McElroy’s latest ruling means Housing First will be prioritized for the time being. HUD issued a new funding notice for federal fiscal year 2026 that again attempts to shift funding guidelines for homelessness services away from the Housing First model to “treatment, recovery and achieving self-sufficiency.”

“The ‘Housing First’ experiment failed Americans by warehousing the vulnerable without results,” Housing Secretary Scott Turner said in a June 1 statement. “This ideology promised to end homelessness. Instead, billions of taxpayer dollars were spent while homelessness increased to record levels.”

The actions undertaken by HUD in attempting to hastily eliminate its Housing First approach serve as the hallmark of unreasoned decision making.

– U.S. District Court Judge Mary S. McElroy

Homelessness across the country has decreased 3% over the last year, according to HUD’s latest Point-in-Time census. Rhode Island saw a 6% decrease in homelessness between 2025 and 2026.

In the wake of HUD’s latest attempts to shift grant funding away from permanent supportive housing, the plaintiff coalition of communities and organizations filed a supplemental complaint on June 22 challenging that funding notice.

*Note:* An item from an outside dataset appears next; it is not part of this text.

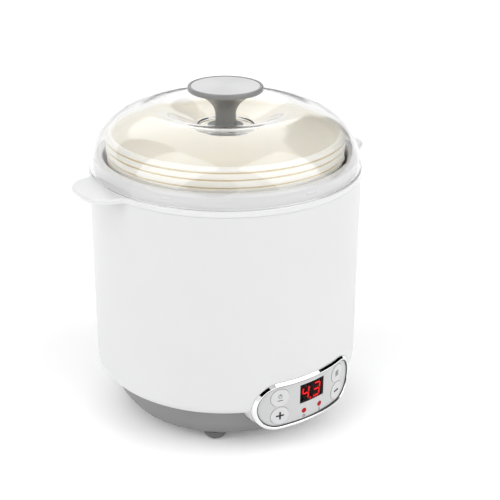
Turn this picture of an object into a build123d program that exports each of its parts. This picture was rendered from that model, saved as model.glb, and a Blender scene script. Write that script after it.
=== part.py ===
from build123d import *
from math import cos, pi, radians, tan
import os

# A round electric yogurt maker. Millimetres. Z is the axis of the round body, and Z = 0 is
# the surface that the feet stand on. The control panel faces -Y.

# Heights
FOOT_H = 7.5
BASE_TOP_Z = 34.2
SHELL_LOW_Z = 34.5
SHELL_TOP_Z = 187.8
RING_LOW_Z = 188.0
RING_TOP_Z = 192.2
COLLAR_TOP_Z = 202.0
WELL_TOP_Z = 183.8
WELL_FLOOR_Z = 80.8
JAR_LOW_Z = 81.2
JAR_RIM_Z = 217.0
NECK_GROOVE_ZS = (202.8, 208.2, 213.2)
LID_LOW_Z = 192.4
DISH_Z = 218.8
TOTAL_H = 250.0

# Radii
BODY_R = 100.0
BODY_LOW_R = 100.7
BASE_TOP_R = 91.9
BASE_LOW_R = 80.5
COLLAR_IN_R = 89.0
COLLAR_OUT_R = 96.0
WELL_R = 87.6
JAR_NECK_R = 86.8
JAR_BODY_R = 85.8
JAR_MOUTH_R = 81.6
LID_R = 99.5
KNOB_R = 27.3
STEM_R = 7.5
STEM_FOOT_R = 13.0

# Walls
SHELL_WALL = 2.6
BASE_WALL = 2.4
RING_WALL = 2.2
JAR_WALL = 2.8
LID_WALL = 2.2
WELL_WALL = 0.8

# Lid dome: a superellipse from the rim inwards, then a dished middle
DOME_RISE = 44.6
DOME_POWER_R = 4.07
DOME_POWER_Z = 1.877
DOME_CREST_R = 54.0
DOME_CREST_RISE = 42.7
DISH_R = 9.5
SEAL_T = 1.2
WASHER_T = 1.2
LUG_COUNT = 6
LUG_TURN = -2.4

# Carry tabs
TAB_TURN = -96.0
TAB_REACH_R = 119.0
TAB_HALF_W = 24.0
TAB_TIP_R = 19.0
TAB_ROOT_R = 6.5

# Snap hooks that hold the ring in the shell
HOOK_COUNT = 6
HOOK_W = 12.0

# Control panel, a stadium wrapped on the body's front
PANEL_Z = 39.5
PANEL_W = 94.6
PANEL_H = 38.6
BEZEL_BAND = 2.8
BEZEL_OUT_R = 102.6
BEZEL_BEVEL = 1.5
BEZEL_INNER_ROUND = 0.7
LEDGE_R = 98.9
LEDGE_W = 4.0
FACE_OUT_R = 101.2
POD_BACK_R = 82.0
BUTTON_R = 7.0
BUTTON_GAP = 0.25
BUTTON_OUT_R = 101.5
BUTTON_X = 27.9
BUTTON_HIGH_Z = 46.6
BUTTON_LOW_Z = 31.8
BUTTON_TRAVEL = 0.8
BUTTON_PLACES = {
    "button_start": (-BUTTON_X, BUTTON_HIGH_Z),
    "button_plus": (-BUTTON_X, BUTTON_LOW_Z),
    "button_menu": (BUTTON_X, BUTTON_HIGH_Z),
    "button_minus": (BUTTON_X, BUTTON_LOW_Z),
}
WINDOW_W = 22.8
WINDOW_H = 15.2
WINDOW_Z = 44.4
DIGIT_Y = -97.4
DIGIT_H = 10.4
DIGIT_W = 5.8
DIGIT_X = 5.3
DIGIT_T = 0.3
BAR_T = 1.25
BAR_GAP = 0.35
SLANT_DEG = 7.0
LAMP_R = 2.0
LAMP_X = 7.6
LAMP_Z = 30.0
BOSS_X = 16.6
BOSS_ZS = (29.5, 50.5)

# Boards
BOARD_Y = -84.5
BOARD_T = 1.6
BOARD_W = 72.0
BOARD_H = 25.0
SWITCH_SIZE = 6.0
SWITCH_H = 3.5
POWER_BOARD_Z = 16.0
POWER_BOARD_CORNERS = [(x, y) for x in (-29, 29) for y in (-5, 39)]

# Feet, posts and rear inlet
FOOT_R = 9.0
FOOT_CIRCLE_R = 70.0
FOOT_TURNS = (45, 135, 225, 315)
POST_R = 4.0
POST_CIRCLE_R = 76.0
POST_TURNS = (25, 155, 205, 335)
POST_LOW_Z = 39.8
POST_TOP_Z = 70.0
SCREW_R = 1.5
INLET_Z = 20.5
INLET_FACE_Y = 91.0
PLINTH_Y = 90.5
PIN_X = 4.3
PIN_R = 1.2

BOTTOM = (Align.CENTER, Align.CENTER, Align.MIN)


# A solid of revolution about Z from a closed outline of (radius, height) points.
# rounds maps a point's index to the radius that its corner is rounded to.
def turned(points, rounds={}):
    places = [(r, 0, z) for r, z in points]
    face = Face(Wire(Polyline(*places, close=True).edges()))
    for index, radius in rounds.items():
        corner = face.vertices().sort_by_distance(places[index])[0]
        face = face.fillet_2d(radius, [corner])
    return revolve(face, axis=Axis.Z)


# The same from a ring of joined edges that lie in the XZ plane.
def turned_edges(edges):
    return revolve(Face(Wire(edges)), axis=Axis.Z)


def tube(inner_r, outer_r, low_z, high_z):
    ring = Cylinder(outer_r, high_z - low_z, align=BOTTOM) - Cylinder(inner_r, high_z - low_z, align=BOTTOM)
    return Pos(0, 0, low_z) * ring


def disc(radius, low_z, high_z):
    return Pos(0, 0, low_z) * Cylinder(radius, high_z - low_z, align=BOTTOM)


def block(low, high):
    size = [b - a for a, b in zip(low, high)]
    return Pos(*low) * Box(*size, align=(Align.MIN, Align.MIN, Align.MIN))


def around(turn, radius, z=0.0):
    return Rot(0, 0, turn) * Pos(radius, 0, z)


# A rod along Y, from y = front to y = back.
def rod(radius, x, z, front, back):
    plane = Plane(origin=(x, front, z), z_dir=(0, 1, 0))
    return extrude(plane * Circle(radius), back - front)


# A stadium that runs through the panel along Y.
def stadium(width, height, back=-60.0):
    plane = Plane(origin=(0, back, PANEL_Z), x_dir=(1, 0, 0), z_dir=(0, -1, 0))
    return extrude(plane * SlotOverall(width, height), 120.0 + back + 20.0)


def panel_skin(inner_r, outer_r):
    return tube(inner_r, outer_r, 0, PANEL_Z * 2)


# ---- lid ----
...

But McElroy in her order ruled against the filing, writing the claim would “unduly elongate the court’s resolution of the NOFOs (Notice of Funding Opportunity) at issue.”

“The plaintiffs are undoubtedly free to file a separate action challenging the conditions contained within the June 2026 NOFO should they choose to do so,” McElroy wrote.

Neronha said in an emailed statement to Rhode Island Current his office “won’t hesitate to act if necessary.”

“While the Trump Administration will almost certainly continue to target the most vulnerable Americans, we will continue to fight for those who can’t fight for themselves,” he said.